Hi guys. Thanks for the site! Can be tough finding people going through the same thing. Comforting that others are going through the same stuff I am as well.
A little about me: I starting dipping here and there in high school only on the weekends. Whatever we could get our hands on to be "cool". My regular dipping habit started as a freshman in college. Since then (12 years ago), I have been a regular dipper ranging from 1/2 tin per day to 1 tin per day. Almost exclusively Grizzly Wintergreen Pouches. I never thought much about it because "its only pouches" and "I can quite when I want". I never even considered quitting until about 3 years ago when I first started to notice basic side effects: teeth starting to yellow, sore gums, occasional bleeding from the dip and over brushing to compensate, etc. Then I met the girl of my dreams, got engaged, and quitting become a serious priority.

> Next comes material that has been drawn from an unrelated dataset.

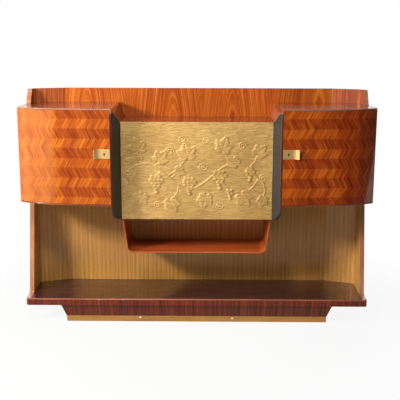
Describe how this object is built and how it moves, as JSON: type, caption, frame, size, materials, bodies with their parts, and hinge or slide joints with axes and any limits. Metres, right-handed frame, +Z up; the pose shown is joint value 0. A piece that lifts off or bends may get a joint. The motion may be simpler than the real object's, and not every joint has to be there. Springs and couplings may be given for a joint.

Little did I know, quitting is freaking hard! I first "quit" last year around Sept. 1. Made it about 100 days. Went through the "fog" and got through it. Things were going fine until the holidays rolled around. Friend offered me a pouch while drinking, accepted, then bam right back it.

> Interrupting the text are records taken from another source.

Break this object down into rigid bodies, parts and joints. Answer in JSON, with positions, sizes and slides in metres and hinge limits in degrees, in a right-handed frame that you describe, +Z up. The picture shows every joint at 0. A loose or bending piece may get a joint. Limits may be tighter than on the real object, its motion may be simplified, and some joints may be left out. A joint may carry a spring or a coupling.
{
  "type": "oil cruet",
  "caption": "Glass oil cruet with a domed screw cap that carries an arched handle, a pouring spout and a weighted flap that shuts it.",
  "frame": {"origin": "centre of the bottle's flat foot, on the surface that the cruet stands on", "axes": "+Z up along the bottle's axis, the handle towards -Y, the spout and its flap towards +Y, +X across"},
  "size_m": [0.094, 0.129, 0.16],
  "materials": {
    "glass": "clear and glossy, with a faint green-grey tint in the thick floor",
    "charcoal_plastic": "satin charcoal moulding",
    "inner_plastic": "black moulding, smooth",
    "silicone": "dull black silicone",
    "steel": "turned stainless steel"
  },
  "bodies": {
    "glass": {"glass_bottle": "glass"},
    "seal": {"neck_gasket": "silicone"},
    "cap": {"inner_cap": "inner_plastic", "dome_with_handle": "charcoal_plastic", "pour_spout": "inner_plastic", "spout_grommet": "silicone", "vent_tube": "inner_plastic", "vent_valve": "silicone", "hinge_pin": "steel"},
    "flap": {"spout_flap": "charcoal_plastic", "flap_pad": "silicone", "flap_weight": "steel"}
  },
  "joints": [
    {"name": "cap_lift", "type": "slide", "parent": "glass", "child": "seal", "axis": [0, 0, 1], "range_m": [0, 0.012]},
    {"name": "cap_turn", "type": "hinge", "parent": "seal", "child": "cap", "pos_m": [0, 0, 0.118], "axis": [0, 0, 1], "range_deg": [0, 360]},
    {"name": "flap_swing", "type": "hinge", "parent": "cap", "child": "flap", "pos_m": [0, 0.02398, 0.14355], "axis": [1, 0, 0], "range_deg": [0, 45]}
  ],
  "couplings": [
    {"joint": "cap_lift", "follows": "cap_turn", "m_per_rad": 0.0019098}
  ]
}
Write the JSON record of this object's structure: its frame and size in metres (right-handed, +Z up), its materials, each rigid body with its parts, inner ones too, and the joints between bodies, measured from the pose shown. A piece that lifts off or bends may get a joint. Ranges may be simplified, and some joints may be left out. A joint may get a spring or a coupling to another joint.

Now I am 38 days into my current quit. The initial phase, "fog", etc. was much easier. I went through it not that long ago, so I knew what was coming. This time, though, my anxiety is through the roof, especially about the dreaded c-word. I seem to look at every little spec of anything in my mouth countless times throughout the day. Just can't get my mind off of it. Then you search on the internet and you see the worst pictures imaginable. Anybody else go through this?
Im going through it right now bother and have been for the past 3 or more weeks(day 46 for me). Its on my mind every day, all day. Any new bump i feel i think about it, and small pain i feel, i think about it. Some days are better than others but it does get better.
Found my breaking point to, Broke down and started to cry 2 weeks ago in front of my mother I was so scared and petrified of going out the way my granfather did (mouth cancer) scary stuff to watch but getting through it all.
Keep your quit going.
Jack, I think every one of us has worried at one time or another about a speck, spot or sore in our mouths. That is just another price we have to pay for our addiction.
The best piece of advice that I can give you is to go see a dentist. You are going to have to see one eventually. Why not go see one now? Chances are that everything will be fine. I have now been tobacco free for over 200 days and I have had both a dentist and a dermatologist check out my mouth since I quit. And I feel much better knowing they both gave me a thumbs up.
^^^ go see the dentist, it helps with your quit. I make them write it in my chart every time I go to my dentist, 1458 update that SOB!
Anxiety after quitting is rough, PM if you need help, I struggled with it hard as many did on the site. There are tons of resources and help on KTC, read up and arm yourself.
I've had the worst anxiety about disease ever. A couple of weeks ago I got pneumonia - at the time I was terrified. I thought that the chest x-rays and chest CT scans would find something - that there's gotta be something wrong with me. Bumps/pimples on my face that don't go away quickly... Sore throat near my Adam's apple... Those things spiked my blood pressure through the roof.
My most recent dental appointment: no problems - no discoloration.
Follow-up appointment with my doc: no problems - just need a slight increase in BP medicine.
The pimple things? Going away. The "sore throat"? Doctor wasn't alarmed at all - and it's gone.
I guess my body is healing itself. Slowly. Little by little. My task is to pray to the LORD for health and eat healthy and exercise and treat my body with respect after years of treating it like shit.